A novel of nuanced emotional complexity, with a refreshing emphasis on character rather than on post-modern angst.
Once again McFarland (Prince Edward, 2004, etc.) anatomizes family dynamics, this time through three adult siblings. Morris Owen and his sister Ellen have tried to escape their southern past first by attending boarding school in New England and later by moving to the Cape. Their wayward younger sister Bonnie, who’s tried a number of occupations and failed at all of them, has recently moved back to the manse in Alabama after the death of the family’s patriarch. The novel begins with a letter Bonnie has sent to Morris and Ellen informing them that she’s recently—and somewhat secretively—married a charismatic evangelical preacher, Pastor (his given name) Vandorpe, so the two elder siblings set out to visit their old home and take the measure of Bonnie’s new husband.
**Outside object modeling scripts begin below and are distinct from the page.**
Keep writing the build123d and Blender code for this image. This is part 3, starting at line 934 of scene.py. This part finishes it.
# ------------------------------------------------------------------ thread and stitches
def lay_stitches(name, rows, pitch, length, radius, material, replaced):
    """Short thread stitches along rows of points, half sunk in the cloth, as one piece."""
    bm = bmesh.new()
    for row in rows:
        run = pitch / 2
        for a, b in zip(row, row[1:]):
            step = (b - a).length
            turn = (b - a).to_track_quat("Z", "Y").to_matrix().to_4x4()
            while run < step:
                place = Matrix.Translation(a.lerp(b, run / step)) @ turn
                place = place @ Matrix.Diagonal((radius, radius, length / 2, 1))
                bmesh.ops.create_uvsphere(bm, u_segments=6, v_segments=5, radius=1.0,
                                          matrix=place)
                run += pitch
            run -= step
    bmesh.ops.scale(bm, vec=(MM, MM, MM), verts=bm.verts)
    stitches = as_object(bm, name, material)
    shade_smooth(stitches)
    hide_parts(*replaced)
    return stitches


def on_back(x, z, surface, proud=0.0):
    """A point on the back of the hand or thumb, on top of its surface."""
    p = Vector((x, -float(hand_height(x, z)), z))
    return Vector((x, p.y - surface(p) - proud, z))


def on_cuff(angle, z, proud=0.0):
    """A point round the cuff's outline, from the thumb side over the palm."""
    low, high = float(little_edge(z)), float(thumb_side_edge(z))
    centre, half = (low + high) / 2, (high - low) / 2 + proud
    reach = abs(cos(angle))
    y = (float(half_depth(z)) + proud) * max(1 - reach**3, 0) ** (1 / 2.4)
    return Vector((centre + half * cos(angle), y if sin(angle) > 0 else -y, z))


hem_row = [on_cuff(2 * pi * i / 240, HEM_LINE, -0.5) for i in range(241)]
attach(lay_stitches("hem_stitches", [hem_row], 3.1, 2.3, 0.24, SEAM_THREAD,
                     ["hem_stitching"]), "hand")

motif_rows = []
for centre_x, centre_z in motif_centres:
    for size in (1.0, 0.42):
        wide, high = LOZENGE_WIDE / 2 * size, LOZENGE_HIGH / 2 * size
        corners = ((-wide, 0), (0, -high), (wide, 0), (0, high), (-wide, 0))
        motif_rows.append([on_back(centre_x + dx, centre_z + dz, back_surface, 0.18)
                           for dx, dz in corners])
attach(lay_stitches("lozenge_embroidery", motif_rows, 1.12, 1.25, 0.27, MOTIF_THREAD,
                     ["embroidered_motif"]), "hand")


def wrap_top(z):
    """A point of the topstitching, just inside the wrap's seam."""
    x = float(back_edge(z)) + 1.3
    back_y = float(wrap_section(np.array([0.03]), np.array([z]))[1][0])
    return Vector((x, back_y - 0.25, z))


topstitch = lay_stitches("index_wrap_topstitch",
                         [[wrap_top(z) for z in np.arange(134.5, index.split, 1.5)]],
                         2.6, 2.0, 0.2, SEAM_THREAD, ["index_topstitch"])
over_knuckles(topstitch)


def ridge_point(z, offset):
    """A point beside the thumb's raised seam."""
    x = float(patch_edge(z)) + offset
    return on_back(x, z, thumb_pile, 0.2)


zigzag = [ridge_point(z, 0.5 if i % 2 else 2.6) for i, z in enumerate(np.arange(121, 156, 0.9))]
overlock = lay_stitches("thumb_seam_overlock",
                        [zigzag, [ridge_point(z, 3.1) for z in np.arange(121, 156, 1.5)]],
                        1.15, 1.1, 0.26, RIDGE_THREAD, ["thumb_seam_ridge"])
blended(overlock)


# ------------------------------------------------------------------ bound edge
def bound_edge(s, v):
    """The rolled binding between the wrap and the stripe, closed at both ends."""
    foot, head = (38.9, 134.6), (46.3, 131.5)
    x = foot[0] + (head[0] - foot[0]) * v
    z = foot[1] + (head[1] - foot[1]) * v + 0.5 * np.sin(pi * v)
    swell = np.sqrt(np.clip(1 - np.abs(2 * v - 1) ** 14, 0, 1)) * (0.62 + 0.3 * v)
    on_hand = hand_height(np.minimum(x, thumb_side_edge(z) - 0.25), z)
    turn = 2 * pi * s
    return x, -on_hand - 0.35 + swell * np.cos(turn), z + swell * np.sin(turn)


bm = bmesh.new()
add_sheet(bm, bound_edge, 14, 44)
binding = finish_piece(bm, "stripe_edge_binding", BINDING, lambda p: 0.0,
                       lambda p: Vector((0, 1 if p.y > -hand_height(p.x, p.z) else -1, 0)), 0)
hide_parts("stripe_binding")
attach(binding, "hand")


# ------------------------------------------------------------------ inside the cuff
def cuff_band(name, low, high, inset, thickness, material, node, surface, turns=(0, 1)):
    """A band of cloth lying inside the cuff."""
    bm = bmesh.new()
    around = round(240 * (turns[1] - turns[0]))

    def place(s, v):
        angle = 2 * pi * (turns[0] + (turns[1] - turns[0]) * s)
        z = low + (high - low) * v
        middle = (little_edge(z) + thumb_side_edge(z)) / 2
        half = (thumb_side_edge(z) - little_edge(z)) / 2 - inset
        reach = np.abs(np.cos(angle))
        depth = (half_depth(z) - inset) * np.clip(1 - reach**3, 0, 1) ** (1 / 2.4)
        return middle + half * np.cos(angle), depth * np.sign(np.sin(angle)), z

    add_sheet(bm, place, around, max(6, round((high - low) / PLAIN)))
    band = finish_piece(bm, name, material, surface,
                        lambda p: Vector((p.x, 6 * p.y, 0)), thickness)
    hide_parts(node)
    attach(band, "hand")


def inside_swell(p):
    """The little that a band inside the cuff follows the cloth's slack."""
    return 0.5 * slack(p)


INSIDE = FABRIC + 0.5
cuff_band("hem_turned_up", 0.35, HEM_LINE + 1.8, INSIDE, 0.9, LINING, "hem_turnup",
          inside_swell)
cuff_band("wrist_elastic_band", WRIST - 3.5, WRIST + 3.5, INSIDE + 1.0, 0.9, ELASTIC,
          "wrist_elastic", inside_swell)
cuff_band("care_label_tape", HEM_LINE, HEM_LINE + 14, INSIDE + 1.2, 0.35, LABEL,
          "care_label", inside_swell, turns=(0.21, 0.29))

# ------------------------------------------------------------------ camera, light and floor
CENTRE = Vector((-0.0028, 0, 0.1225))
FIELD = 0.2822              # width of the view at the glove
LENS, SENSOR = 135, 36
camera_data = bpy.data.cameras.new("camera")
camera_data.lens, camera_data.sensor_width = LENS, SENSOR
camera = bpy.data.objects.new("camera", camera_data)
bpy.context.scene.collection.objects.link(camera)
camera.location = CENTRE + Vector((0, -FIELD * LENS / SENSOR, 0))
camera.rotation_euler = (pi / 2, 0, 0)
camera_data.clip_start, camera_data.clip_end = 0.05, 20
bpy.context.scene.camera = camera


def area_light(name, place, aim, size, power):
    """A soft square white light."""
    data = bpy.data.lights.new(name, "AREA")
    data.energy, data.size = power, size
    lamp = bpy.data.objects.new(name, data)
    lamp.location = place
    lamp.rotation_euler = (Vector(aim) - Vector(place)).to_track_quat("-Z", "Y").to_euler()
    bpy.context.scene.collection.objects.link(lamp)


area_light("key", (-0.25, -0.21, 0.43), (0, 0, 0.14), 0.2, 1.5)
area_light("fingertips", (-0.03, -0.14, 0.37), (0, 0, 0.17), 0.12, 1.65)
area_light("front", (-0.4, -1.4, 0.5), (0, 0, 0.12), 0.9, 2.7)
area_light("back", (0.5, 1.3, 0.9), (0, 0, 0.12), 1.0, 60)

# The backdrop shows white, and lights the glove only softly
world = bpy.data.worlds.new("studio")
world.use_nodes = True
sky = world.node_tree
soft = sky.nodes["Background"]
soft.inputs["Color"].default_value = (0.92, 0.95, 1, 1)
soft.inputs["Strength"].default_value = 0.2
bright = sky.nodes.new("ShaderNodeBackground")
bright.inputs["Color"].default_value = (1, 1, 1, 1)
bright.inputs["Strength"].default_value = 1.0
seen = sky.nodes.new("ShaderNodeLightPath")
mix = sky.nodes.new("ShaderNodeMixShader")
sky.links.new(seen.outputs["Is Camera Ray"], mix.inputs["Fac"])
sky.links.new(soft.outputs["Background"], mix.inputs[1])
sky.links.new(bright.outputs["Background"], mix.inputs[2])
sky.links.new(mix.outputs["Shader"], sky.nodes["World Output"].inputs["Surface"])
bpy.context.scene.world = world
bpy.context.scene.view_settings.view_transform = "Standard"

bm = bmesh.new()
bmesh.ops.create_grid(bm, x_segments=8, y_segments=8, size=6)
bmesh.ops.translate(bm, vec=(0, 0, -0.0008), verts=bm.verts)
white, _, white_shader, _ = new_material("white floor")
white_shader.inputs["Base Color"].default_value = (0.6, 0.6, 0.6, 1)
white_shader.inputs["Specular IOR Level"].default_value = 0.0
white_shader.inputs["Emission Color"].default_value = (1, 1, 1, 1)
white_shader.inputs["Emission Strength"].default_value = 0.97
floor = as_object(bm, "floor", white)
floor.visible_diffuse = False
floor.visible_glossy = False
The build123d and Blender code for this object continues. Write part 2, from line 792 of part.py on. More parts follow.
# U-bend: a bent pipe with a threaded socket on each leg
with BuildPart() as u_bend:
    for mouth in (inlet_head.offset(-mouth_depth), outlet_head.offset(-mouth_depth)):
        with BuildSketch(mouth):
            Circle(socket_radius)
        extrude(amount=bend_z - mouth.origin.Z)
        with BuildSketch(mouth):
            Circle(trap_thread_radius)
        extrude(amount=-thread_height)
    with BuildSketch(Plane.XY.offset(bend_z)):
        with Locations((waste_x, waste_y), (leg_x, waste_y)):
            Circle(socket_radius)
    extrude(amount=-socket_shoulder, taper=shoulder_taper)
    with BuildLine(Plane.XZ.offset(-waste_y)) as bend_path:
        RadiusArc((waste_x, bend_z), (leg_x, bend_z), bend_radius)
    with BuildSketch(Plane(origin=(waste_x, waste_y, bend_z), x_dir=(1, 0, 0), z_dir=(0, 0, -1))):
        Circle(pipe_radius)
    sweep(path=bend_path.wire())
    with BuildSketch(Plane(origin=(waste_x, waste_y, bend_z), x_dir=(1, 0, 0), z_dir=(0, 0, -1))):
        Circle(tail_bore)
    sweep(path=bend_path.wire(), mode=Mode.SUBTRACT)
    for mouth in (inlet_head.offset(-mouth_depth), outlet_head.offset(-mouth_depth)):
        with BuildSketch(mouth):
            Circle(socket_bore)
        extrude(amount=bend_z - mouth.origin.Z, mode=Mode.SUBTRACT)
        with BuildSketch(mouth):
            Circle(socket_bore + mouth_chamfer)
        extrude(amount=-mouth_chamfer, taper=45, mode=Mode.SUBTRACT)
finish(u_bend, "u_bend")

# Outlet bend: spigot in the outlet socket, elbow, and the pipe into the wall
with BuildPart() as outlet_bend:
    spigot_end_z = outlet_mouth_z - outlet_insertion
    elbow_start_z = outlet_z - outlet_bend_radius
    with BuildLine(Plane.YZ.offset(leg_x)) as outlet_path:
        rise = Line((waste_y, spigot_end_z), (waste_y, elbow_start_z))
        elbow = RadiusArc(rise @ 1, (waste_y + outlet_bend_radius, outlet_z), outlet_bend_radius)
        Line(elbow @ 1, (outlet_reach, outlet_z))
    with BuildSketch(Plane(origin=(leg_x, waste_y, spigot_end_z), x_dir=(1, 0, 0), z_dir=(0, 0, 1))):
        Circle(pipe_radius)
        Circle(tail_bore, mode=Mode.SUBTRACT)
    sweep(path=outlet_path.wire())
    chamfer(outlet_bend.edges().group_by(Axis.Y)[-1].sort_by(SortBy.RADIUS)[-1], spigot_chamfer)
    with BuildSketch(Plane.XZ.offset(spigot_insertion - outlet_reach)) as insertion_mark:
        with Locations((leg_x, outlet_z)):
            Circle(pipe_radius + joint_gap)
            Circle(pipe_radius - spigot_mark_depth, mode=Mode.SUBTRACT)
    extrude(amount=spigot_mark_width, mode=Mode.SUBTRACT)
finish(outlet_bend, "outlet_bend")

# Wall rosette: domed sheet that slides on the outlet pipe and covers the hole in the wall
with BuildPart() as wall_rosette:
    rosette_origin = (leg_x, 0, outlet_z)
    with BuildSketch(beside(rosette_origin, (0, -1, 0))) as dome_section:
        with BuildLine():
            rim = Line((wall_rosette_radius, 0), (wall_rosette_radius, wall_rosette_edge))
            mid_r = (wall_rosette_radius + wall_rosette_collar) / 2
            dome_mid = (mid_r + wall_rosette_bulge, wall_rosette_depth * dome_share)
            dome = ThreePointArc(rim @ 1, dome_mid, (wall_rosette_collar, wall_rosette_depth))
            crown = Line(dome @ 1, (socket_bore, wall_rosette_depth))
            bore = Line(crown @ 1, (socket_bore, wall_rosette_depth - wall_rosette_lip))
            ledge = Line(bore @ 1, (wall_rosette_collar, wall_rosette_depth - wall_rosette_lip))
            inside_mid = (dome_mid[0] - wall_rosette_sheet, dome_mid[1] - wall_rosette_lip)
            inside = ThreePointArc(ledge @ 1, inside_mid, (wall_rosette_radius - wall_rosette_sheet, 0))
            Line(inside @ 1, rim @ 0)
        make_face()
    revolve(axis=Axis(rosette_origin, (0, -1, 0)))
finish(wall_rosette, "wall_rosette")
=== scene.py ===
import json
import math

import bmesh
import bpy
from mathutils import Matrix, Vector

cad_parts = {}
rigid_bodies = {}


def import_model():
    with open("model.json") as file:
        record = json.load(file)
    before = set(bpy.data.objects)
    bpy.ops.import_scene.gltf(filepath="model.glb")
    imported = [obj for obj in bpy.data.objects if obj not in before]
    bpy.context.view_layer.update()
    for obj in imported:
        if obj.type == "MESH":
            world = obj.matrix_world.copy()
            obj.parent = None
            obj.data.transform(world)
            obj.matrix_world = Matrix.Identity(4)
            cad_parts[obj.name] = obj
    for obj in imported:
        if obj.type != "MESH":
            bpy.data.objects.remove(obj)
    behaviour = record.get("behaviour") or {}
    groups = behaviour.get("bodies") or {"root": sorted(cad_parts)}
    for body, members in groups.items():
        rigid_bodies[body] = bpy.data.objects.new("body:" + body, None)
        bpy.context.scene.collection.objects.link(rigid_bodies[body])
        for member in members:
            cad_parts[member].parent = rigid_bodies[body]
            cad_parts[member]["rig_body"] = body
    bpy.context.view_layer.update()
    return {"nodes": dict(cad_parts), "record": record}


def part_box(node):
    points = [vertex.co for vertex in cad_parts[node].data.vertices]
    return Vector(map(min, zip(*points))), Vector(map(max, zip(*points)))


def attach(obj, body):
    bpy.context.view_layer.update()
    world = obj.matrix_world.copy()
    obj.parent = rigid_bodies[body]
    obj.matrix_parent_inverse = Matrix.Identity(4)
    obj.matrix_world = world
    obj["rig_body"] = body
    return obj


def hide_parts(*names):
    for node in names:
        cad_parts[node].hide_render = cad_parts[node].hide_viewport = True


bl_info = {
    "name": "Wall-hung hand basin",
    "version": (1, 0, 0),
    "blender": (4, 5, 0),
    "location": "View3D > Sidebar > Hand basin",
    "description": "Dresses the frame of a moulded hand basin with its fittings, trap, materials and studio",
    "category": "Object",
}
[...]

This is no skewer-the-fundamentalist screed, however, for Pastor is presented as a committed yet questioning Christian, both bewildered and bewitched by Morris’s homosexuality. While at one level Pastor wants to “save” Morris, at another he’s learning about his own patronizing attitudes. Morris is both learned and witty, and he has little tolerance for Pastor’s evangelism, but he’s also fascinated by Pastor’s genuineness and sincerity, values far removed from his own cynicism. Meanwhile, Bonnie is caught in the middle, sympathetic both to her siblings’ questioning (which begins to move her away from her new husband) and to Pastor’s deep faith (which she occasionally runs afoul of). The novel builds up to a mystical vision that Pastor experiences—an enigmatic visitation of Jesus—that tests everyone.
A work to be savored: McFarland knows how to put words together in guileful and bewitching ways.